Skillz Inc. reported its unaudited financial results for the third quarter ended September 30, 2024, highlighting a period of strategic transition focused on operational efficiency and disciplined expense management. The company generated $24.6 million in revenue, a decrease from $36.4 million in the prior-year period. Despite the revenue decline, the company narrowed its net loss to $21.1 million compared to $33.5 million in the third quarter of 2023. Adjusted EBITDA loss also improved year-over-year, moving from $18.5 million to $13.9 million. Key performance indicators for the mobile gaming platform showed a paying monthly active user (PMAU) count of 121,000, which remained stable on a sequential quarterly basis. The average revenue per paying monthly active user (ARPPU) stood at $67.60. Management emphasized a shift toward high-efficiency user acquisition, achieving a systemwide payback period of approximately six months.

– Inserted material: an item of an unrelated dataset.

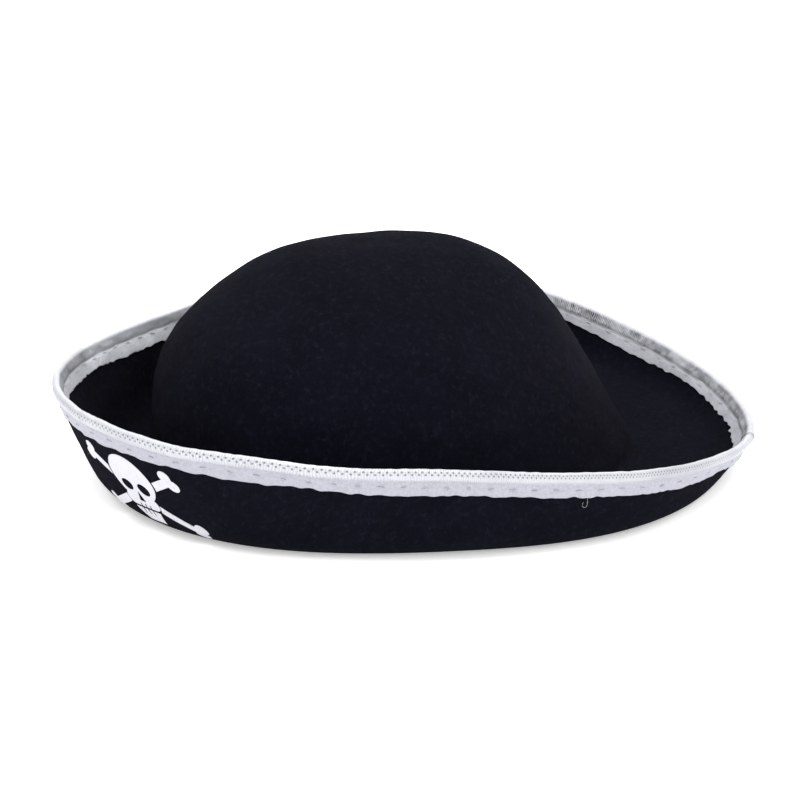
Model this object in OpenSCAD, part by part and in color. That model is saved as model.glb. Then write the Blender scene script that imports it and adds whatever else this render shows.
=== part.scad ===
/* [Head opening] */
// Inner length of the head opening, front to back
opening_length = 194; // [175:1:212]
// Inner width of the head opening, side to side
opening_width = 166; // [150:1:182]

/* [Felt] */
// Thickness of the moulded felt
felt_thickness = 2.2; // [1.6:0.1:3]

/* [Crown] */
// Height of the crown above the table
crown_height = 88; // [74:1:108]
// Fullness of the dome, where 2 is a plain ellipse
crown_fullness = 2.4; // [2:0.05:3]
// How far the crown spreads outwards near its base
crown_flare = 10; // [0:0.5:12]
// How far the dome leans to the front at half its height
crown_lean = 10; // [0:0.5:12]
// How far the dome's top stands to the front
top_shift = 5; // [0:0.5:8]
// Radius of the bend between the crown and the brim
crown_bend = 4; // [3:0.5:8]

/* [Brim] */
// Radius of the bend that turns the brim up
turn_radius = 12; // [8:0.5:14]
// Width of the flat ring that the hat rests on, at the front
front_ring = 12; // [10:1:24]
// Width of the flat ring at 60 degrees from the front
side_ring = 4; // [4:1:14]
// Width of the flat ring at 120 degrees from the front
corner_ring = 23; // [18:1:32]
// Width of the flat ring at the back
back_ring = 24; // [18:1:34]
// How far the brim's edge stands outside the flat ring, at the front
front_spread = 28; // [20:1:36]
// How far the edge stands outside the ring at 60 degrees
side_spread = 14; // [12:1:26]
// How far the edge stands outside the ring at 120 degrees
corner_spread = 20; // [17:1:30]
// How far the edge stands outside the ring at the back
back_spread = 16; // [14:1:26]
// Height of the brim's edge at the front
front_rise = 43.5; // [38:0.5:56]
// Height of the brim's edge at 60 degrees
side_rise = 35; // [30:0.5:48]
// Height of the brim's edge at 120 degrees
corner_rise = 27.5; // [24:0.5:42]
// Height of the brim's edge at the back
back_rise = 14; // [13:0.5:36]

/* [Edge ribbon] */
// How far the folded ribbon comes down each face of the brim
ribbon_drop = 8.5; // [7.5:0.5:10]
// Thickness of the ribbon
ribbon_thickness = 0.5; // [0.3:0.1:0.8]
// Angle from the front, round the left side, where the ribbon's ends meet
lap_angle = 140; // [110:1:170]
// Length of ribbon that is lapped over its own start
lap_length = 26; // [12:1:35]

/* [Stitching] */
// Distance of the stitch row from the folded edge
stitch_drop = 5; // [3:0.5:6.5]
// Distance from one stitch to the next
stitch_pitch = 10; // [6:0.2:12]
// Length of one stitch
stitch_length = 3.4; // [2:0.2:4.6]
// Width of the thread
thread_width = 0.5; // [0.3:0.1:0.8]

/* [Sweatband] */
// Height of the sweatband inside the crown
band_height = 24; // [16:1:34]
// Thickness of the sweatband
band_thickness = 0.9; // [0.6:0.1:1.4]

/* [Print] */
// Width of the skull and crossbones print
print_width = 50; // [40:1:54]
// Distance of the print's middle from the folded edge
print_drop = 29; // [28.5:0.5:33]
// Angle of the print's middle from the front, round the left side
print_angle = 9; // [0:1:14]
// Lean of the print's top to the right side of the hat, for each unit of height
print_lean = 0.25; // [0:0.05:0.3]
// Thickness of the print
print_thickness = 0.3; // [0.2:0.1:0.5]

/* [Hidden] */

// Gap between pieces that lie on each other
lay_gap = 0.05;
// Stations round the hat and along each stretch of its profile
round_steps = 80;
crown_steps = 14;
bend_steps = 4;
turn_steps = 6;
panel_steps = 3;
ribbon_steps = 2;
step_angle = 360 / round_steps;

// Sweatband: gap to the felt, stations up it and its stitches
band_gap = 0.3;
band_steps = 4;
band_stitch_rise = 3;
band_stitch_count = 60;
band_stitch_turn = 1.2;

// Print: half its angle round the brim, its lowest point, its stations and the depth it is cut to
print_span = 28;
print_low = 50;
print_margin = 1;
print_rows = 12;
print_columns = 14;
print_depth = 30;
print_gap = 0.9;

// Outlines of the skull and of the bones, before they are scaled to the print's width
drawn_width = 50;
skull_r = 10.6;
skull_widen = 1.06;
skull_rise = 6.8;
cheek_out = 5.2;
cheek_drop = 3.6;
cheek_r = 3.2;
eye_out = 4.4;
eye_rise = 2.8;
eye_r = 3;
eye_squash = 0.86;
eye_lean = 14;
nose_r = 1.5;
nose_drop = 3.6;
jaw_top_out = 3.8;
jaw_top_drop = 9.6;
jaw_low_out = 2.6;
jaw_low_drop = 13;
jaw_r = 1.8;
tooth_pitch = 2.4;
tooth_gap = 0.7;
tooth_depth = 0.9;
bone_reach = 22;
bone_climb = 12.4;
bone_w = 3.6;
knob_out = 2.2;
knob_r = 2.6;

crown_length_r = opening_length / 2 + felt_thickness;
crown_width_r = opening_width / 2 + felt_thickness;

// Value at an angle from the front of a smooth curve through its values at 0, 60, 120 and 180 degrees
function round_curve(front, side, corner, back, angle) =
    (front + 2 * side + 2 * corner + back) / 6
    + (front + side - corner - back) / 3 * cos(angle)
    + (front - side - corner + back) / 3 * cos(2 * angle)
    + (front - 2 * side + 2 * corner - back) / 6 * cos(3 * angle);
function ring_width(angle) = round_curve(front_ring, side_ring, corner_ring, back_ring, angle);
function edge_spread(angle) = round_curve(front_spread, side_spread, corner_spread, back_spread, angle);
function edge_rise(angle) = round_curve(front_rise, side_rise, corner_rise, back_rise, angle);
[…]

Total operating expenses, excluding cost of revenue, were reduced to $42.2 million, reflecting significant cuts in research and development, sales and marketing, and general and administrative costs. The geographic scope of the report covers global operations from the company’s Las Vegas headquarters, focusing on the three- and nine-month periods ending September 30, 2024. Financial stability remains a core pillar of the company's thesis, with a balance sheet carrying over $300 million in cash and restricted cash. This liquidity is intended to fund turnaround initiatives, including new product features and a planned increase in user acquisition spend. Leadership expressed optimism regarding the company's trajectory, projecting a return to positive Adjusted EBITDA on a run-rate basis in 2025. The results were disclosed via a Form 8-K filing with the SEC, incorporating standard GAAP to non-GAAP reconciliations.